Bel Marine Retirement Residents Moved due to Electrical Issues
The residents of the Bel Marine Retirement Residence have been temporarily moved pending an ESA (Electrical Safety Authority) investigation into major electrical issues. The article below is from the Belleville Intelligencer and covers the details of the story.
“Residents moved for safety”
By W. Brice McVicar, The Intelligencer
Thirty residents of a Belleville retirement home have been relocated after major electrical issues were identified at the Dundas Street East facility.
The seniors were moved from the Bel Marine Retirement Residence Sunday after an anonymous caller alerted the Belleville fire department to concerns. That call prompted a visit from fire prevention officers who contacted the Electrical Safety Authority (ESA).
Owners of the retirement home could not be reached for comment and a sign posted to the building’s front door advised the site is closed until further notice.
Norm Mitts, fire prevention officer with Belleville’s fire department, said “there were a number of temporary electrical devices in place” at the site resulting in a decision to declare it unsafe for residents.
“The Electrical Safety Authority was dispatched to the property and after a long, extensive inspection of the electrical system it was deemed to be unsafe to keep the residents in the building. The hydro service in the building had to be reduced to a minimal amount,” said Mitts.
Those 30 residents, he said, have been moved to families’ homes, another retirement home and, in some cases, to a local hotel. The length of the relocation has not been determined.
“I’d be speculating if I said it could be weeks,” said Mitts.
Kathryn Chopp, general manager of communications and stakeholder relations with the ESA, said an investigator with the authority found “several significant electrical safety hazards.” Those hazards posed an immediate risk to the residents and the property.
“We saw signs of over heating in the wiring and also there was water leaking in behind an electrical panel,” said Chopp. “It’s pretty serious stuff. We call these life and/or property hazards and, generally speaking, when we see those the power is disconnected to those components immediately.”
What power has remained on is purely essential. The building’s heat, refrigeration units, sump pump and fire alarm remain on while everything else has been shut off to protect the building.

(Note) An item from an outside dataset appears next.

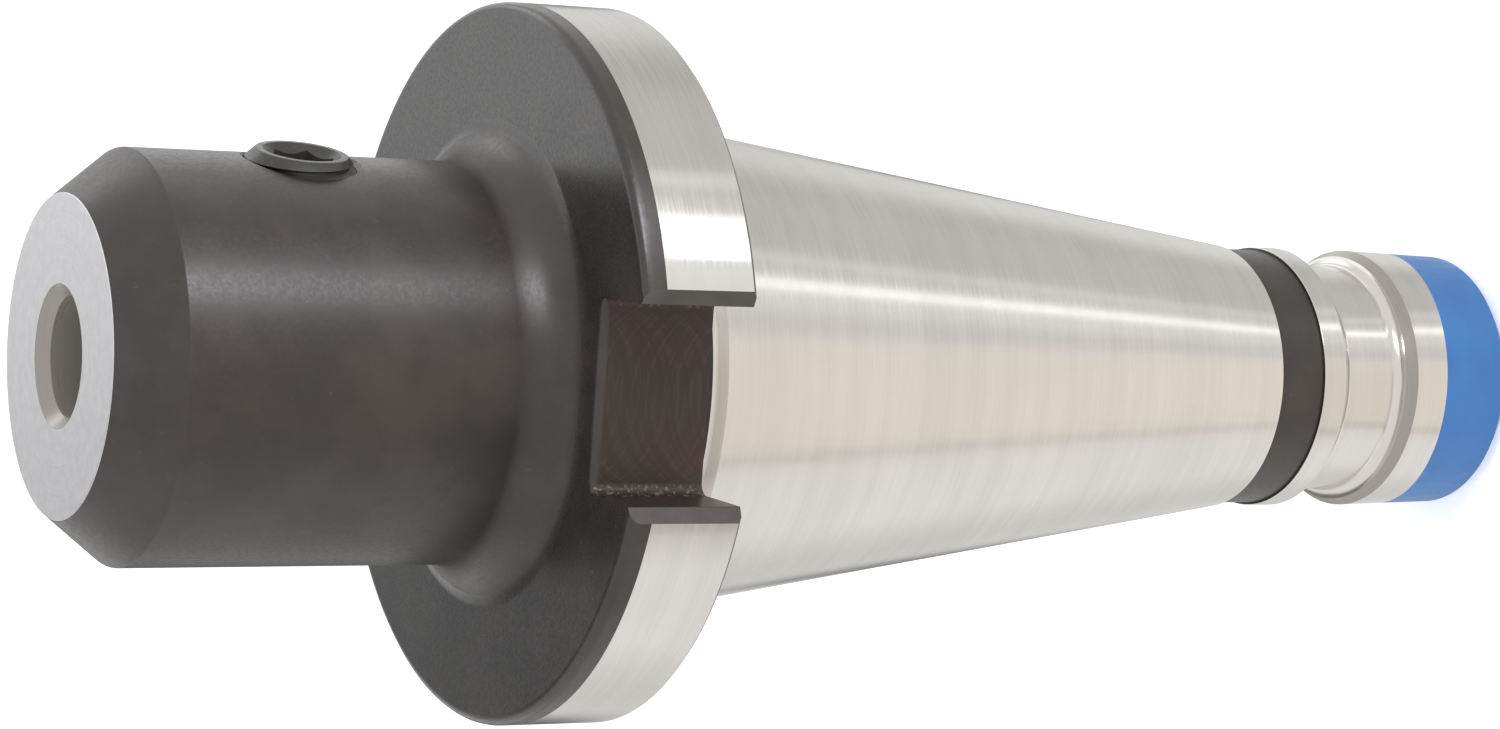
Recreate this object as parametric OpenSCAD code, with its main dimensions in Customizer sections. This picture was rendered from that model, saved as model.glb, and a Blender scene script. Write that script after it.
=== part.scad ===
// Side lock end mill holder with a number 40 steep taper shank.
// The axis of the holder is Z. The nose points up, the tail points down, and z = 0 is the gauge line
// of the taper. The two drive slots face -Y and +Y, and the clamping screw points a little off +X,
// towards -Y.

/* [Taper] */
// Diameter of the taper at its gauge line
gauge_d = 44.45; // [42:0.05:47]
// Length of the ground taper behind the gauge line
taper_len = 65.4; // [55:0.1:68]
// Loss of diameter over 24 mm of length
taper_rate = 7; // [6:0.05:7.5]

/* [Flange] */
// Diameter of the flange
flange_d = 63; // [57:0.5:72]
// Thickness of the flange
flange_t = 10; // [8:0.1:16]
// Distance from the gauge line to the back of the flange
flange_gap = 1.6; // [1:0.1:3]
// Depth of the grinding relief between the flange and the taper
relief_depth = 0.4; // [0.2:0.1:1]
// Length of the plain land between the relief's shoulder and the gauge line
gauge_land = 0.2; // [0.1:0.1:0.5]
// Radius of the flange's front edge
flange_round = 1.6; // [0.5:0.1:3]
// Bevel of the flange's back edge
flange_break = 0.2; // [0.1:0.1:1]

/* [Drive slots] */
// Width of each drive slot
slot_w = 16.1; // [12:0.1:20]
// Distance from the axis to the floor of a slot
slot_floor = 22.5; // [22.4:0.1:26]
// Bevel along the slot's edges on the rim of the flange
slot_bevel = 1.2; // [0.3:0.1:2]
// Radius in the corners of a slot's floor
slot_corner = 0.5; // [0.2:0.1:0.5]

/* [Nose] */
// Diameter of the nose
nose_d = 35; // [30:0.5:38]
// Distance from the gauge line to the nose's face
nose_reach = 50; // [45:0.5:80]
// Diameter of the ground face of the nose
face_d = 27; // [20:0.5:29]
// Length of the bevel behind the face
face_bevel = 5; // [2:0.5:8]
// Radius of the hollow where the nose meets the flange
root_round = 4.7; // [2:0.1:5]
// How far the hollow turns before it meets the flange, in degrees
root_turn = 80; // [40:1:85]

/* [Tool bore] */
// Diameter of the bore that takes the tool's shank
bore_d = 10; // [6:0.5:14]
// Depth of the bore from the nose's face
bore_depth = 45; // [38:0.5:48]
// Bevel at the mouth of the bore
bore_bevel = 1; // [0.3:0.1:2]
// Angle of the drilled ends of the holes, in degrees
drill_angle = 118; // [90:1:140]

/* [Clamping screw] */
// Outer diameter of the screw's thread
screw_d = 10; // [6:0.5:12]
// Length of the screw
screw_len = 12; // [8:0.5:16]
// Distance from the nose's face to the screw
screw_place = 19.2; // [15:0.1:25]
// Angle from +X, which is square to the drive slots, to the screw, towards -Y
screw_turn = 10; // [0:1:20]
// Distance from the axis to the screw's point when it is backed off
screw_rest = 6.2; // [5:0.1:8]
// Radial clearance between the screw and its hole
screw_gap = 0.06; // [0.02:0.01:0.1]
// Diameter of the screw's flat point
point_d = 7; // [4:0.5:9]
// Bevel at the screw's socket end
head_bevel = 0.6; // [0.2:0.1:1]
// Width across the flats of the hexagon socket
socket_af = 5; // [3:0.5:6]
// Depth of the hexagon socket
socket_depth = 5; // [2.5:0.5:7]
// Bevel at the mouth of the screw's hole
hole_bevel = 0.5; // [0.2:0.1:1]

/* [Tail] */
// Distance from the gauge line to the end of the tail
tail_reach = 93.4; // [88:0.1:110]
// Diameter of the tail
tail_d = 25.1; // [24.5:0.1:26]
// Diameter of the unground ring behind the taper
ring_d = 24.6; // [23:0.1:25]
// Length of the unground ring
ring_len = 5; // [3:0.1:8]
// Length of the ground land behind the ring
land_len = 2.5; // [1:0.1:5]
// Diameter of the neck between the land and the collar
neck_d = 21.9; // [20.8:0.1:23.4]
// Length of the slope from the land to the neck
neck_slope = 1.5; // [0.5:0.1:3]
// Length of the neck
neck_len = 5.1; // [3:0.1:7]
// Radius of the hollow at the end of the neck
neck_round = 1; // [0.3:0.1:1.1]
// Length of the bevel at the front of the collar
collar_bevel = 1; // [0.3:0.1:1.5]
// Length of the painted band at the end of the tail
band_len = 7.8; // [4:0.1:9]
// Bevel at the end of the tail
tail_bevel = 1.2; // [0.3:0.1:1.5]

/* [Drawbar hole] */
// Outer diameter of the drawbar's thread
drawbar_d = 16; // [12:0.5:16]
// Pitch of the drawbar's thread
drawbar_pitch = 2; // [1:0.25:2.5]
// Diameter of the plain stretch at the mouth of the hole
pilot_d = 17; // [16.5:0.1:19]
// Length of the plain stretch
pilot_len = 8.2; // [4:0.1:12]
// Depth of the hole to the end of its full diameter
drawbar_depth = 46; // [30:1:52]
// Radial size of the centring bevel at the mouth
centre_bevel = 1; // [0.3:0.1:1.3]
// Angle of the centring bevel, in degrees
centre_angle = 60; // [60:1:90]

/* [Hidden] */
// Cuts run past the faces they open by this much
over = 1;
// Facets of a full turn
turn_facets = 180;
// Depth of a thread as a share of its pitch
thread_share = 0.54125;
nose_r = nose_d / 2;
flange_r = flange_d / 2;
flange_back_z = flange_gap;
flange_front_z = flange_gap + flange_t;
gauge_r = gauge_d / 2;
relief_r = gauge_r - relief_depth;
taper_end_r = gauge_r - taper_len * taper_rate / 48;
tail_r = tail_d / 2;
ring_end_z = -taper_len - ring_len;
land_end_z = ring_end_z - land_len;
neck_start_z = land_end_z - neck_slope;
neck_end_z = neck_start_z - neck_len;
collar_z = neck_end_z - neck_round;
band_z = -tail_reach + band_len;
neck_r = neck_d / 2;
screw_z = nose_reach - screw_place;
screw_r = screw_d / 2;
thread_core_r = drawbar_d / 2 - drawbar_pitch * thread_share;
pilot_r = pilot_d / 2;
black_oxide = [0.27, 0.27, 0.28];
ground_steel = [0.80, 0.80, 0.78];
marking_blue = [0.29, 0.52, 0.77];

// What a convex corner loses when it is rounded; the corner points to +x and +y.
module round_off(radius) {
    difference() {
        translate([-radius, -radius]) square(radius + over);
        translate([-radius, -radius]) circle(radius, $fn = 96);
    }
}

// What a hollow adds in an inside corner that opens to +x and +y, after turning by an angle.
module hollow_fill(radius, angle) {
    difference() {
        square([radius * (1 - cos(angle)), radius * sin(angle)]);
        translate([radius, radius * sin(angle)]) circle(radius, $fn = 96);
    }
}

// Half section of the nose and the flange.
module front_section() {
    difference() {
        polygon([
            [0, flange_back_z],
            [flange_r - flange_break, flange_back_z],
            [flange_r, flange_back_z + flange_break],
            [flange_r, flange_front_z],
            [0, flange_front_z]
        ]);
        translate([flange_r, flange_front_z]) round_off(flange_round);
    }
    polygon([
        [0, flange_back_z],
        [nose_r, flange_back_z],
        [nose_r, nose_reach - face_bevel],
        [face_d / 2, nose_reach],
        [0, nose_reach]
    ]);
    translate([nose_r, flange_front_z]) hollow_fill(root_round, root_turn);
}

// Half section of the shank, from the flange to the painted band.
module shank_section() {
    polygon([
        [0, flange_back_z],
        [relief_r, flange_back_z],
        [relief_r, gauge_land + relief_depth],
        [gauge_r, gauge_land],
        [gauge_r, 0],
        [taper_end_r, -taper_len],
        [ring_d / 2, -taper_len],
        [ring_d / 2, ring_end_z],
        [tail_r, ring_end_z],
        [tail_r, land_end_z],
        [neck_r, neck_start_z],
        [neck_r, collar_z],
        [neck_r + neck_round, collar_z],
        [tail_r, collar_z - collar_bevel],
        [tail_r, band_z],
        [0, band_z]
    ]);
    translate([neck_r, collar_z]) hollow_fill(neck_round, 90);
}

// Half section of the painted end of the tail.
module band_section() {
    polygon([
        [0, band_z],
        [tail_r, band_z],
        [tail_r, -tail_reach + tail_bevel],
        [tail_r - tail_bevel, -tail_reach],
        [0, -tail_reach]
    ]);
}

// Bore for the tool, with its bevelled mouth and its drilled end.
module tool_bore() {
    r = bore_d / 2;
    end_z = nose_reach - bore_depth;
    rotate_extrude($fn = turn_facets)
        polygon([
            [0, nose_reach + over],
            [r + bore_bevel + over, nose_reach + over],
            [r, nose_reach - bore_bevel],
            [r, end_z],
            [0, end_z - r / tan(drill_angle / 2)]
        ]);
}

// Hole for the drawbar: centring bevel, plain stretch, thread core and drilled end.
module drawbar_hole() {
    slope = tan(centre_angle / 2);
    pilot_z = -tail_reach + pilot_len;
    end_z = -tail_reach + drawbar_depth;
    rotate_extrude($fn = turn_facets)
        polygon([
            [0, -tail_reach - over],
            [pilot_r + centre_bevel + over * slope, -tail_reach - over],
            [pilot_r, -tail_reach + centre_bevel / slope],
            [pilot_r, pilot_z],
            [thread_core_r, pilot_z + pilot_r - thread_core_r],
            [thread_core_r, end_z],
            [0, end_z + thread_core_r / tan(drill_angle / 2)]
        ]);
}

// One drive slot, facing +Y, with rounded corners at its floor and bevels along its edges on the rim.
module drive_slot() {
    rim = sqrt(flange_r * flange_r - slot_w * slot_w / 4);
    half = slot_w / 2;
    flare = slot_bevel + over;
    translate([0, 0, flange_back_z - over / 2])
        linear_extrude(flange_t + over)
            difference() {
                polygon([
                    [-half, slot_floor],
                    [half, slot_floor],
                    [half, rim - slot_bevel],
                    [half + flare, rim + over],
                    [half + flare, flange_r + over],
                    [-half - flare, flange_r + over],
                    [-half - flare, rim + over],
                    [-half, rim - slot_bevel]
                ]);
                translate([half, slot_floor]) mirror([0, 1]) round_off(slot_corner);
                translate([-half, slot_floor]) rotate(180) round_off(slot_corner);
            }
}

// Hole for the clamping screw, from the bore out through the nose.
module screw_hole() {
    hole_r = screw_r + screw_gap;
    translate([0, 0, screw_z])
        rotate([0, 90, -screw_turn])
            rotate_extrude($fn = turn_facets)
                polygon([
                    [0, 0],
                    [hole_r, 0],
                    [hole_r, nose_r - hole_bevel],
                    [hole_r + hole_bevel + over, nose_r + over],
                    [0, nose_r + over]
                ]);
}

// The holder itself: one turned, milled and ground piece.
module holder_body() {
    difference() {
        union() {
            color(black_oxide) rotate_extrude($fn = turn_facets) front_section();
            color(ground_steel) rotate_extrude($fn = turn_facets) shank_section();
            color(marking_blue) rotate_extrude($fn = turn_facets) band_section();
        }
        color(ground_steel) tool_bore();
        color(ground_steel) drawbar_hole();
        color(black_oxide) drive_slot();
        color(black_oxide) mirror([0, 1, 0]) drive_slot();
        color(black_oxide) screw_hole();
    }
}

// The side lock screw, backed off so that its point clears the bore.
module clamping_screw() {
    point_bevel = screw_r - point_d / 2;
    color(black_oxide)
        rotate(-screw_turn)
            translate([screw_rest, 0, screw_z])
                rotate([0, 90, 0])
                    difference() {
                        rotate_extrude($fn = turn_facets)
                            polygon([
                                [0, 0],
                                [point_d / 2, 0],
                                [screw_r, point_bevel],
                                [screw_r, screw_len - head_bevel],
                                [screw_r - head_bevel, screw_len],
                                [0, screw_len]
                            ]);
                        translate([0, 0, screw_len - socket_depth])
                            cylinder(h = socket_depth + over, d = socket_af / cos(30), $fn = 6);
                    }
}

holder_body();
clamping_screw();
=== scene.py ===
"""Side lock end mill holder with a steep taper shank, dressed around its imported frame.

The axis of the holder is Z: the nose points up and the tail stands on the floor. Lengths are in millimetres
inside the classes and become metres when a mesh is made.
"""
import logging
import math
from collections.abc import Callable, Iterator
from contextlib import contextmanager
from dataclasses import dataclass, replace
from enum import Enum

import bmesh
import bpy
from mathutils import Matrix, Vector


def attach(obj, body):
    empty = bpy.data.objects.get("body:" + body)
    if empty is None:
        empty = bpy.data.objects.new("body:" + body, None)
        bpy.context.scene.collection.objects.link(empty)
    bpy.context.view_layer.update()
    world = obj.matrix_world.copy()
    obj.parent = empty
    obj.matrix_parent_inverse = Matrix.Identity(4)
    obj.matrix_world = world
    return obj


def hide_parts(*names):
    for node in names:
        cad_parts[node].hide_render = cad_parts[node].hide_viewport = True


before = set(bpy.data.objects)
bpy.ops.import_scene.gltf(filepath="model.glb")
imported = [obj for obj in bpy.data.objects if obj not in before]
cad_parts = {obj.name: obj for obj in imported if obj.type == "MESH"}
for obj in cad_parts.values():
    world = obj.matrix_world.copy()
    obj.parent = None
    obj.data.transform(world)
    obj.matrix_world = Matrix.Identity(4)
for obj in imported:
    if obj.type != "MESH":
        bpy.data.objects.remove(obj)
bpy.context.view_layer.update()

log = logging.getLogger("holder")

MM = 0.001
# Millimetres that a cutter reaches past what it cuts, and that a sorted face may be off by rounding.
PAST = 1.0
HAIR = 0.01
# Corners this close become one, in metres.
WELD = 1e-6
FINE_WELD = 1e-7
Piece = bpy.types.Object
Sockets = dict[int | str, object]
Point = tuple[float, float]
Place = tuple[float, float, float]
Colour = tuple[float, float, float]


class Finish(Enum):
    """The surfaces of the holder, in the order of its material slots."""

    OXIDE = 0
    GROUND = 1
    FACE = 2
    BORE = 3
    SLOT = 4
    PAINT = 5
    LAND = 6
    FLANGE = 7
    RIM = 8
    MOUTH = 9
    BEVEL = 10


@dataclass(frozen=True)
class Term:
    """One shader number or vector: an output socket that Python's operators work on."""

    bench: "Bench"
    socket: bpy.types.NodeSocket

    def _math(self, operation: str, first: object, second: object) -> "Term":
        """The result of one Math node on two values or links."""
        return self.bench.node("ShaderNodeMath", {"operation": operation}, {0: first, 1: second})

    def __add__(self, other: object) -> "Term":
        """This plus the other."""
        return self._math("ADD", self, other)

    def __radd__(self, other: object) -> "Term":
        """The other plus this."""
        return self._math("ADD", other, self)

    def __sub__(self, other: object) -> "Term":
        """This minus the other."""
        return self._math("SUBTRACT", self, other)

    def __rsub__(self, other: object) -> "Term":
        """The other minus this."""
        return self._math("SUBTRACT", other, self)

    def __mul__(self, other: object) -> "Term":
        """This times the other."""
        return self._math("MULTIPLY", self, other)

    def __rmul__(self, other: object) -> "Term":
        """The other times this."""
        return self._math("MULTIPLY", other, self)

    def __truediv__(self, other: object) -> "Term":
        """This divided by the other."""
        return self._math("DIVIDE", self, other)

    def __pow__(self, other: object) -> "Term":
        """This to the power of the other."""
        return self._math("POWER", self, other)

    def ramp(self, low: float, high: float, to_low: float = 0.0, to_high: float = 1.0) -> "Term":
        """Maps a range smoothly onto another and holds its ends.

        Args:
            low: Value that becomes to_low.
            high: Value that becomes to_high.
            to_low: Result at and below low.
            to_high: Result at and above high.

        Returns:
            The mapped number.
        """
        return self.bench.node(
            "ShaderNodeMapRange",
            {"interpolation_type": "SMOOTHSTEP", "clamp": True},
            {"Value": self, "From Min": low, "From Max": high, "To Min": to_low, "To Max": to_high},
        )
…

“Our inspector has provided the list of all the electrical issues to the building’s owner and operator. Obviously, all of them need to be addressed or repaired before we can authorize full power to be restored to the building. Essentially, the ball’s in the court of the retirement home owner to address the electrical issues and we’ll go back to inspect them to make sure everything has been made safe,” said Chopp.